Physicalism: The view that all facts are physical facts, or supervene on physical facts.
Epiphenomenalism: Mental properties (like qualia) are caused by physical events in the brain, but do not themselves cause any physical events.
Knowledge argument: An argument claiming that complete physical knowledge about the world does not give you knowledge of all the facts (specifically, facts about experience).
fred thought experiment
Fred has better colour discrimination than normal humans.
Where we see just “red,” Fred can distinguish two different shades, call them red₁ and red₂, as easily as we distinguish red from green.
Scientists test Fred and confirm this behaviourally:
He can sort red₁ and red₂ consistently.
No one else can.
They look for physical differences in his brain, eyes, etc.
fred shows…
knowing all the physical facts (say, about his visual system) doesn’t tell us:
what his colour experiences are like from the inside.
This suggests:
There are facts about qualia (what it’s like) that are not captured by physical information.
mary thought experiment
Mary is:
A brilliant scientist who knows everything physical there is to know about colour vision:
optics, wavelengths, neurophysiology, etc.
But she has been raised in a black-and-white environment:
B/W room, B/W screens, B/W textbooks.
She has never seen colour (like red, blue, etc.).
She knows every physical fact about colour and human colour vision.
Does Mary learn something new when she first actually sees red?
Jackson says: Yes, she learns what it is like to see red.
new facts?
She gains access to genuinely new facts:
Facts about the qualitative character of experience.
These are non-physical facts:
They cannot be deduced from or fully identified with physical information.
refuting “new facts”
mary only gains:
A new ability (e.g., the ability to recognize or imagine red).
Or a new mode of presentation of the same old physical facts.
Jackson’s point: those alternatives downplay the intuitive force that she really learns something about the world and her mind.

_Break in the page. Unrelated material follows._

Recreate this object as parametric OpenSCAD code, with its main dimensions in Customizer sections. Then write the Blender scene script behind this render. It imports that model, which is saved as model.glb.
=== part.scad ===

jackson argues qualia correspond to non physical facts. new question:
if qualia are non-physical, do they have causal powers?
He argues that qualia are epiphenomenal:
Physical events in the brain produce qualia.
But qualia do not in turn cause anything physical
objection: our reports about qualia show they cause things
Example worry:
When I say “I am in pain,” it seems like my experience of pain causes my verbal report.
If qualia have no causal power, how do we explain:
People talking about qualia,
Introspective reports,
Our awareness that we are conscious?
Jackson’s reply:
All those behaviours and reports can be explained physically:
Brain states cause:
Both the physical behaviour (saying “I am in pain”) and
The qualitative experience (pain qualia).
The causal work is done by the brain state.
The qualia are produced alongside, but do not themselves cause the output.
objection: evolutionary argument
Worry:
If qualia were causally inert, why would they evolve?
Natural selection selects causally effective traits.
So it’s weird to think that such an important feature (consciousness) has no causal role.
Jackson’s reply
Evolution selects for physical structures and functions.
Qualia might simply be a by-product of brains that are good at representing and processing information.
Natural selection doesn’t need to “select for qualia” specifically; it selects for the physical traits that also produce qualia.
So the fact that qualia exist doesn’t show they have independent causal power.